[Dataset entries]
(begin)
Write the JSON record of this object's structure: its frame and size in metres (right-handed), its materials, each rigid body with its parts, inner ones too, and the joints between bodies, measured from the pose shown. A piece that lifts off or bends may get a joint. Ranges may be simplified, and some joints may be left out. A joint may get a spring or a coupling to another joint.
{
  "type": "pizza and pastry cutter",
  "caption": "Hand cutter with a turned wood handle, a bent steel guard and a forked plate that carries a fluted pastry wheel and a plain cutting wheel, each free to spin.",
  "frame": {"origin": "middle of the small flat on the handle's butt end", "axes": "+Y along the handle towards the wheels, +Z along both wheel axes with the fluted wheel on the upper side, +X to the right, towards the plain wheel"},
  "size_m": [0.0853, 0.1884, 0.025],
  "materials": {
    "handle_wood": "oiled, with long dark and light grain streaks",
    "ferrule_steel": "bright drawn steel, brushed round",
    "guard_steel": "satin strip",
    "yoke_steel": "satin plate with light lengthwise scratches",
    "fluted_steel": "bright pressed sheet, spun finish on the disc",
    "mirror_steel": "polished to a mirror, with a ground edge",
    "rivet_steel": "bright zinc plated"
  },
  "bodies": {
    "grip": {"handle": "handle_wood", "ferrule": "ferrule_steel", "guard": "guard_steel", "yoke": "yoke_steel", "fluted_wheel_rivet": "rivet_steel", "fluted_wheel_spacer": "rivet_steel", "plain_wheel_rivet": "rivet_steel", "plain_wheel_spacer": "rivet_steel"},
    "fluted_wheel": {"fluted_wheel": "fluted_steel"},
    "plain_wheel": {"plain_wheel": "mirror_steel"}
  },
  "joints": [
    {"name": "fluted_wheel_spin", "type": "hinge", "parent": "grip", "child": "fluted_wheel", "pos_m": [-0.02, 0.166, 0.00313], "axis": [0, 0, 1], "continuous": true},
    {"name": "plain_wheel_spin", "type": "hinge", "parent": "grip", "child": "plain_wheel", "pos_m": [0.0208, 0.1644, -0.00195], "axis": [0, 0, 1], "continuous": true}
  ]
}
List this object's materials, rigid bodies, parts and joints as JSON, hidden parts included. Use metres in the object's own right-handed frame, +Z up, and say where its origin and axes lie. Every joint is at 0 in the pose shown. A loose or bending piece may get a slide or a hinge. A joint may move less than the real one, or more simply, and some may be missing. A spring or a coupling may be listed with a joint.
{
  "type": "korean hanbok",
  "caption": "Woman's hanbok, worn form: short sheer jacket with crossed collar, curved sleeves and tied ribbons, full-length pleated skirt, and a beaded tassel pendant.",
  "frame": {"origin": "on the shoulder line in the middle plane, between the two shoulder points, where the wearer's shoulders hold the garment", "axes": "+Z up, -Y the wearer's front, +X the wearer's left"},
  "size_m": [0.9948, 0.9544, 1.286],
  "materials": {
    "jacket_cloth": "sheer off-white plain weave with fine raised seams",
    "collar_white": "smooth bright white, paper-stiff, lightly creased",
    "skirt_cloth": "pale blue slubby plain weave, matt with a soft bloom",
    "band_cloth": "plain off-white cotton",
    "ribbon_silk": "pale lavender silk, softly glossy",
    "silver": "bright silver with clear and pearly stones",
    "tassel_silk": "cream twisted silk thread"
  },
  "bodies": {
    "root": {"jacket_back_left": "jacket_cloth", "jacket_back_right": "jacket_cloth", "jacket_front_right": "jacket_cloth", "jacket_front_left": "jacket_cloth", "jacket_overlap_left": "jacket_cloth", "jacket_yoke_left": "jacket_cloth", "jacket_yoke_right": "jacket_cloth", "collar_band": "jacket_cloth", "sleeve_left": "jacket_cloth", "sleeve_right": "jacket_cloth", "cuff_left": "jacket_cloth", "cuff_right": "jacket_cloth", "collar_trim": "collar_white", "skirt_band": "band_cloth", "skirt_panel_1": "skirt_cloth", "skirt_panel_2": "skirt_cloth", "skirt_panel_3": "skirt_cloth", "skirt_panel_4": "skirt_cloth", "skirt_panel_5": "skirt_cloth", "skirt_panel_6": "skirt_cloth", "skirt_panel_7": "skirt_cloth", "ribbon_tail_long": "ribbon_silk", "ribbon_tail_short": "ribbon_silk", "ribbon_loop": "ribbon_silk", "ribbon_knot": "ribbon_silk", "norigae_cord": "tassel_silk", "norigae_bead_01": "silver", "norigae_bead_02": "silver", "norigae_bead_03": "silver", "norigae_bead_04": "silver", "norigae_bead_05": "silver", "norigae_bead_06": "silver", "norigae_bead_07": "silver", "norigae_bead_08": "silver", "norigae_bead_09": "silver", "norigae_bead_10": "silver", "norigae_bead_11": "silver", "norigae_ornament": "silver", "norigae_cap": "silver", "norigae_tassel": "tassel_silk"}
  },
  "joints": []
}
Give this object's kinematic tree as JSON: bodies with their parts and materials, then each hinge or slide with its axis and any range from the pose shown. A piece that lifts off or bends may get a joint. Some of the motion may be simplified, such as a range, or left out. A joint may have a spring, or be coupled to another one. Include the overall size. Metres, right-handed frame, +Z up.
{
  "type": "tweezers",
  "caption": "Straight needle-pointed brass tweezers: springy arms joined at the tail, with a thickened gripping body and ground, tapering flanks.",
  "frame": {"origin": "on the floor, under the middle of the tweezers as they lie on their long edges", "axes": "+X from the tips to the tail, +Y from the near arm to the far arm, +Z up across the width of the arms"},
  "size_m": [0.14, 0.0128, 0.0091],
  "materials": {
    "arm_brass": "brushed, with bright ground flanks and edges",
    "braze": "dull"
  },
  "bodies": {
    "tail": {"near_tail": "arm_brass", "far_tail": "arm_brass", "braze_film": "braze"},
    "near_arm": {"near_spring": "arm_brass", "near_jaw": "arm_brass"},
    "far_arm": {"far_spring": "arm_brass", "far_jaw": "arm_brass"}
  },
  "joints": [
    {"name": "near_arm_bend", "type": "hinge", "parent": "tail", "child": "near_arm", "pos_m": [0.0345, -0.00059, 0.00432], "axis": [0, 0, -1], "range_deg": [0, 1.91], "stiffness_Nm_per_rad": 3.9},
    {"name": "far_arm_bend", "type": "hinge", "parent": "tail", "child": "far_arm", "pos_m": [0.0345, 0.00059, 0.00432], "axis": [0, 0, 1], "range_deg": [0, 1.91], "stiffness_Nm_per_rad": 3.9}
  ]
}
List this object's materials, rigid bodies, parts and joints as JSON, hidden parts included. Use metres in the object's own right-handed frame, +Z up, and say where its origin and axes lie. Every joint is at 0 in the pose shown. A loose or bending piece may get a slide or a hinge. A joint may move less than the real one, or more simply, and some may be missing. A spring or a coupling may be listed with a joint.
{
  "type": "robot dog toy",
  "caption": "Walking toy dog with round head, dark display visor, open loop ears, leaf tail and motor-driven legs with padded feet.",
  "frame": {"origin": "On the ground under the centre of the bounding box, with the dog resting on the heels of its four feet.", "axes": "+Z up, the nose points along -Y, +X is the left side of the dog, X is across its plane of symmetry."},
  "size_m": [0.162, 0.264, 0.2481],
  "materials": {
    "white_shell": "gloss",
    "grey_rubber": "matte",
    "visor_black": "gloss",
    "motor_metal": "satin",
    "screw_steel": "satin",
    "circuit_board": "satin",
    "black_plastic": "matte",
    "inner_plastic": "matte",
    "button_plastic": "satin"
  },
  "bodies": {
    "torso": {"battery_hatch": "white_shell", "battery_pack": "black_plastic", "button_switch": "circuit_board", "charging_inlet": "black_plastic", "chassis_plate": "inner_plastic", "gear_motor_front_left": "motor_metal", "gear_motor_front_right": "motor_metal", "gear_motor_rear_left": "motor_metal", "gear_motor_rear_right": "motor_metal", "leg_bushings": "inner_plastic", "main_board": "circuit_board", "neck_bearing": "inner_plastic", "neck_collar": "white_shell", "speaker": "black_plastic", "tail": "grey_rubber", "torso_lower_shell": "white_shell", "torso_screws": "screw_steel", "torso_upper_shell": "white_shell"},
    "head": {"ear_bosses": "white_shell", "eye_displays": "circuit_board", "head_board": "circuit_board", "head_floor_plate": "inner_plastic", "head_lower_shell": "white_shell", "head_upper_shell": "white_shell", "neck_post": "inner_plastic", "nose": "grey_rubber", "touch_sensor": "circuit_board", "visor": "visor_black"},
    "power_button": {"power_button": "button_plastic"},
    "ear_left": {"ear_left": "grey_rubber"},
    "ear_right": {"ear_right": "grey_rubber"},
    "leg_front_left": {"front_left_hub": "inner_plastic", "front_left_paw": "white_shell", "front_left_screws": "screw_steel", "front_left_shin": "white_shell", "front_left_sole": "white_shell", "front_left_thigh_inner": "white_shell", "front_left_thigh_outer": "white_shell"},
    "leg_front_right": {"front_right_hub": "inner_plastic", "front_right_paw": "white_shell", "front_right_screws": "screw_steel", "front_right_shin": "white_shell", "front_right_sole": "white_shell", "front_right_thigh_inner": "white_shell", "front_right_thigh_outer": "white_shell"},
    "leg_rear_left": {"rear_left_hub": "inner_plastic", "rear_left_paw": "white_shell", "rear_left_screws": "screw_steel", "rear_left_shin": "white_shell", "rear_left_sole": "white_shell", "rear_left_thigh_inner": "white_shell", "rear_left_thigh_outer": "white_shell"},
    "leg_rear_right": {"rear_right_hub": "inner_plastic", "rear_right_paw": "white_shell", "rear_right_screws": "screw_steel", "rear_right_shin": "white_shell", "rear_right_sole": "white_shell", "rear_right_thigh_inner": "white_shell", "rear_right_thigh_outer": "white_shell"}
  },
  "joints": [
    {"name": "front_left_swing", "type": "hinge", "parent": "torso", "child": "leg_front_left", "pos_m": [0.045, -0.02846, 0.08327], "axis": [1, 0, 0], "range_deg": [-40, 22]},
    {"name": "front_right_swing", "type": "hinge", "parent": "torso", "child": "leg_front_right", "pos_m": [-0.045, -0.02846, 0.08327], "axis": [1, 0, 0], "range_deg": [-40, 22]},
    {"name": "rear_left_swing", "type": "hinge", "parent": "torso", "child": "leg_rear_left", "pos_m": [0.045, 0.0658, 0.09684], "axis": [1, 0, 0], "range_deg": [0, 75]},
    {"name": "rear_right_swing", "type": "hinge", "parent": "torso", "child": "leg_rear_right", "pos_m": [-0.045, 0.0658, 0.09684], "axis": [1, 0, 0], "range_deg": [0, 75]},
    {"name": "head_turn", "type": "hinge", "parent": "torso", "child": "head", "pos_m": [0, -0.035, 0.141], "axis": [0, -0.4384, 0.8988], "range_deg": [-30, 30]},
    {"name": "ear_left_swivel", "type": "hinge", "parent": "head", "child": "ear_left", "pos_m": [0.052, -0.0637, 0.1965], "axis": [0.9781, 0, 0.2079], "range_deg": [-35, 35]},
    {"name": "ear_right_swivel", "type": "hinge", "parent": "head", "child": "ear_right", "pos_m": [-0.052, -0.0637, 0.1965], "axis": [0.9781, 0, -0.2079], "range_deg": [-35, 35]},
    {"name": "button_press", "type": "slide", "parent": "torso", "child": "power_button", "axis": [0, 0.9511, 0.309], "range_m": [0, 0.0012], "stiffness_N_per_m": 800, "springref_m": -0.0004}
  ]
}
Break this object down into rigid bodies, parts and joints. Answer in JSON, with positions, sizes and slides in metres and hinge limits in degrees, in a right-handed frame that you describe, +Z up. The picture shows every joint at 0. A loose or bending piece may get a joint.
(end)
## EXERCISE REQUIREMENTS
Across all the entries, count the lines that contain the word "lifts" and give the number by itself.

## RESULT OF THE EXERCISE
2